Samia's counsel have argued that six circuit courts already allow trial judges to consider the trial's context when deciding if the confession is properly redacted. However, the Second Circuit, which heard Samia's appeal, considers only whether the confession itself properly removes the co-defendant's name under the three cases Bruton v. U.S. , Richardson v. Marsh and Gray v. Maryland .
Samia was convicted of murder for hire alongside two co-defendants for a 2012 hit on a real estate agent in the Philippines. Before trial, Stillwell confessed to being the driver and implicated Samia as the gunman. Stillwell's confession was redacted to remove references to Samia's name, replacing it with the phrase "other person" so the jury allegedly could not tell that Stillwell had even named the other person when confessing.
However, Stillwell's confession was introduced at trial through the questioning of a U.S. Drug Enforcement Administration investigating agent. Prosecutors asked the agent further questions that contextually made it obvious that "other person" referred to Samia, essentially nullifying the redactions, Samia's lawyers have said.
Justice Elena Kagan suggested Wednesday there's no bright-line recipe for redaction that will work across situations and defendants.
She posed to Caroline Flynn of the U.S. Solicitor General's Office, which argues the current case law works fine, the hypothetical example of a case in which people named John and Mary rob a person named Bill. John gives a confession: "Mary and I went out and robbed Bill." Bruton made the use of Mary's name a constitutional violation. After that case, prosecutors could change the confession to read, "[Redacted] and I went out and robbed Bill." But Richardson and Gray put a stop to this because it still allows jurors to tell that a name was there and to infer that it was Mary's name.
So Justice Kagan asked Flynn if it would be acceptable to have the confession changed to say, "The woman and I robbed Bill." Flynn answered that it would be acceptable. But Justice Kagan said drawing the line in this spot would feel wrong.

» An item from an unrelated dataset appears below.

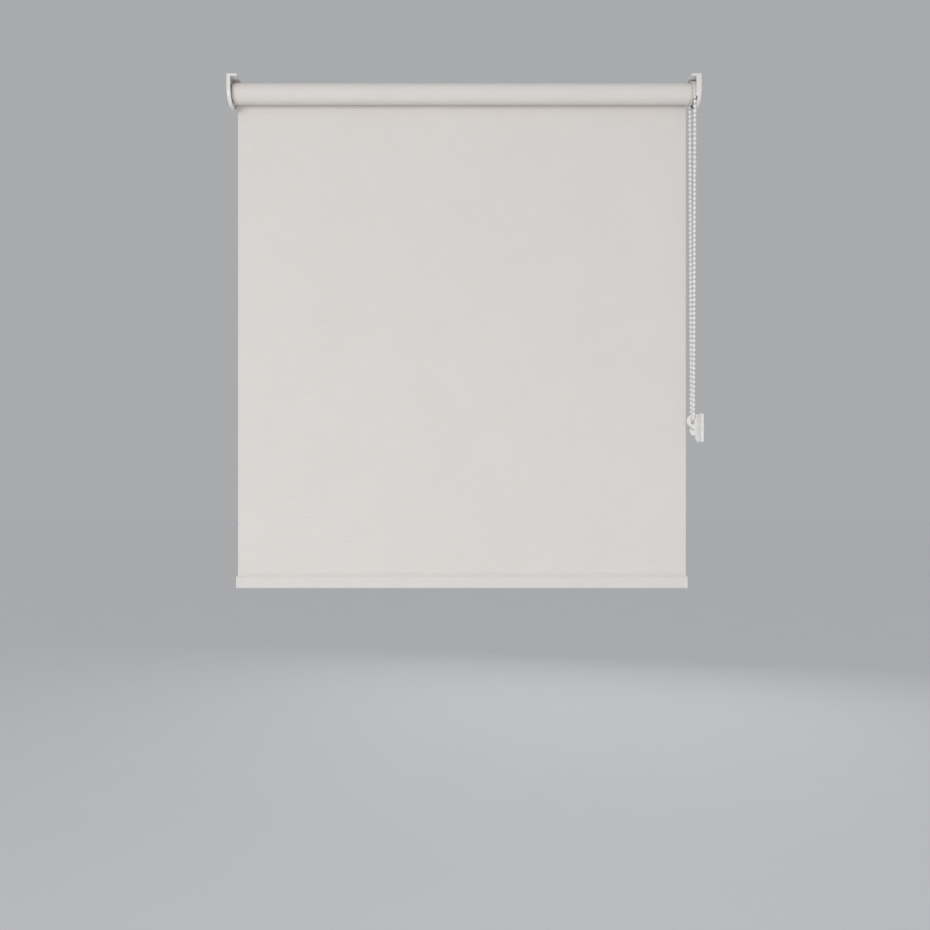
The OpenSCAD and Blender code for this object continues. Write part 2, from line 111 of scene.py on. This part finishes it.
class Shader:
    """One material's nodes: noise, maps and bumps added in mesh coordinates, in millimetres."""

    def __init__(self, name, base, roughness, **values):
        self.material = bpy.data.materials.new(name)
        self.material.use_nodes = True
        self.material.diffuse_color = (*base, 1)
        self.tree = self.material.node_tree
        self.bsdf = self.tree.nodes["Principled BSDF"]
        self.bsdf.inputs["Base Color"].default_value = (*base, 1)
        self.bsdf.inputs["Roughness"].default_value = roughness
        for socket, value in values.items():
            self.bsdf.inputs[socket.replace("_", " ")].default_value = value

    def add(self, kind, **settings):
        node = self.tree.nodes.new(kind)
        for key, value in settings.items():
            setattr(node, key, value)
        return node

    def link(self, a, b):
        self.tree.links.new(a, b)

    def coords(self, stretch=(1, 1, 1)):
        """Mesh position in millimetres, each axis times stretch."""
        source = self.add("ShaderNodeTexCoord")
        scale = self.add("ShaderNodeMapping")
        scale.inputs["Scale"].default_value = [s / MM for s in stretch]
        self.link(source.outputs["Object"], scale.inputs["Vector"])
        return scale.outputs["Vector"]

    def noise(self, grain, detail=2.0, stretch=(1, 1, 1), coords=None):
        """Noise whose blobs are about grain millimetres across."""
        node = self.add("ShaderNodeTexNoise")
        node.inputs["Scale"].default_value = 1 / grain
        node.inputs["Detail"].default_value = detail
        self.link(coords or self.coords(stretch), node.inputs["Vector"])
        return node.outputs["Fac"]

    def span(self, value, low, high, from_low=0.3, from_high=0.7):
        """Maps a value onto low to high."""
        node = self.add("ShaderNodeMapRange")
        node.inputs["From Min"].default_value = from_low
        node.inputs["From Max"].default_value = from_high
        node.inputs["To Min"].default_value = low
        node.inputs["To Max"].default_value = high
        self.link(value, node.inputs["Value"])
        return node.outputs["Result"]

    def math(self, operation, a, b=None):
        node = self.add("ShaderNodeMath", operation=operation)
        for socket, value in zip(node.inputs, (a, b)):
            if value is None:
                continue
            if isinstance(value, (int, float)):
                socket.default_value = value
            else:
                self.link(value, socket)
        return node.outputs["Value"]

    def tint(self, value, dark, light):
        """Colour between two, by value."""
        node = self.add("ShaderNodeMix", data_type="RGBA")
        # A Mix node has one pair of A and B for each data type, so the colour pair is found by type.
        colours = [s for s in node.inputs if s.type == "RGBA"]
        colours[0].default_value = (*dark, 1)
        colours[1].default_value = (*light, 1)
        self.link(value, node.inputs["Factor"])
        return [s for s in node.outputs if s.type == "RGBA"][0]

    def colour(self, value, dark, light):
        self.link(self.tint(value, dark, light), self.bsdf.inputs["Base Color"])

    def rough(self, value, low, high):
        self.link(self.span(value, low, high), self.bsdf.inputs["Roughness"])

    def bump(self, *layers):
        """Bumps one over another; each layer is (height, depth in metres)."""
        normal = None
        for height, depth in layers:
            node = self.add("ShaderNodeBump")
            node.inputs["Strength"].default_value = 1.0
            node.inputs["Distance"].default_value = depth
            self.link(height, node.inputs["Height"])
            if normal is not None:
                self.link(normal, node.inputs["Normal"])
            normal = node.outputs["Normal"]
        self.link(normal, self.bsdf.inputs["Normal"])


def shaded(colour, share):
    """The colour made darker, or lighter with a negative share."""
    return tuple(c * (1 - share) for c in colour)


# ---------------------------------------------------------------- materials


def moulded_plastic(name, base, roughness, glow=0.0):
    """Moulded plastic: fine eroded skin, faint flow marks, uneven gloss."""
    s = Shader(name, base, roughness, Specular_IOR_Level=0.5, IOR=1.49)
    if glow:
        s.bsdf.inputs["Subsurface Weight"].default_value = glow
        s.bsdf.inputs["Subsurface Radius"].default_value = (1.0, 0.95, 0.9)
        s.bsdf.inputs["Subsurface Scale"].default_value = 1.2 * MM
    s.colour(s.noise(14, 3), shaded(base, 0.035), shaded(base, -0.015))
    s.rough(s.noise(5, 4), roughness - 0.05, roughness + 0.07)
    s.bump((s.noise(0.35, 3), 0.012 * MM), (s.noise(6, 2), 0.03 * MM))
    return s.material


def coated_steel(name, base):
    """Powder coat with a soft orange peel, over pressed steel."""
    s = Shader(name, base, 0.42, Specular_IOR_Level=0.5, Coat_Weight=0.12, Coat_Roughness=0.25)
    s.colour(s.noise(9, 3), shaded(base, 0.03), shaded(base, -0.01))
    s.rough(s.noise(1.6, 3), 0.36, 0.5)
    s.bump((s.noise(0.9, 2), 0.03 * MM), (s.noise(0.22, 2), 0.008 * MM))
    return s.material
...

"You can't take the law seriously when it says '[Redacted] and I went out and robbed Bill' is inadmissible, but 'The woman and I went out and robbed Bill' can be brought in," Justice Kagan said.
There would be a similar issue if the modified confession text changed the identity to "The one-eyed man" or replaced the defendant's real name with their nickname, Justice Kagan said.
Justice Neil Gorsuch made comments along the same lines, suggesting there's no clear place to create a bright-line boundary.
Juries are strongly presumed to follow the instructions given to them. But Bruton created a rare exception to that presumption because of how "devastatingly" prejudicial a co-defendant confession is, in the words of Samia's attorney Kannon Shanmugam.
"If jurors can't be expected to follow limiting instructions with respect to '[Delete],' '[Delete],' '[Delete],' why can they be expected to follow limiting instructions when it comes to 'Somebody,' 'Somebody else,' and 'Somebody else still'?" Justice Gorsuch asked Flynn. "I guess I'm stuck where Justice Kagan is."
Both Shanmugam and Flynn reminded the justices there is a circuit split. Shanmugam says six circuits currently allow for contextual decisions; Flynn said it's more like four.
Over the course of argument, the justices identified an entire range of possible ways to address the question. They could mandate additional limiting instructions to jurors, in conjunction with the way redaction is already done; there could be some kind of mandate for even more-aggressive redactions; or there could even be a rule that in a case with only two defendants, where one implicates the other, the trials must be severed.
Justice Amy Coney Barrett suggested that was the necessary endpoint of Shanmugam's argument.
"It seems to me, without rewriting [a confession] to make it misleading so that there's no reference to there being another person in the car ... At the end of the day, it boils down to, you just can't try two defendants together if you have a non-testifying defendant and a confession," Justice Barrett said.
Shanmugam suggested that the number of defendants is exactly the type of context that courts should be explicitly allowed to consider when deciding whether a confession can come in without violating a defendant's constitutional rights.
As expected with the six-conservative majority, many of whom embrace the doctrine of originalism, history came up as well in Wednesday's arguments. Justice Barrett and others wanted to know how co-defendant confessions were handled in the 1700s and 1800s, around the time of the founding of the country.
According to Shanmugam, around that time, it was not common for co-defendants to be tried together. There also was no such thing as jury instructions as we know them now, he said.
Samia is represented by Kannon Shanmugam, Elizabeth Norford, William Marks, Brian Lipshutz, Matteo Godi and Morgan Sandhu of Paul Weiss Rifkind Wharton & Garrison LLP.
The government is represented by Elizabeth Prelogar, Caroline Flynn, Kenneth Polite Jr. and Kevin Barber of the Solicitor General's Office.
The case is U.S. v. Samia, case number 22-196, in the U.S. Supreme Court.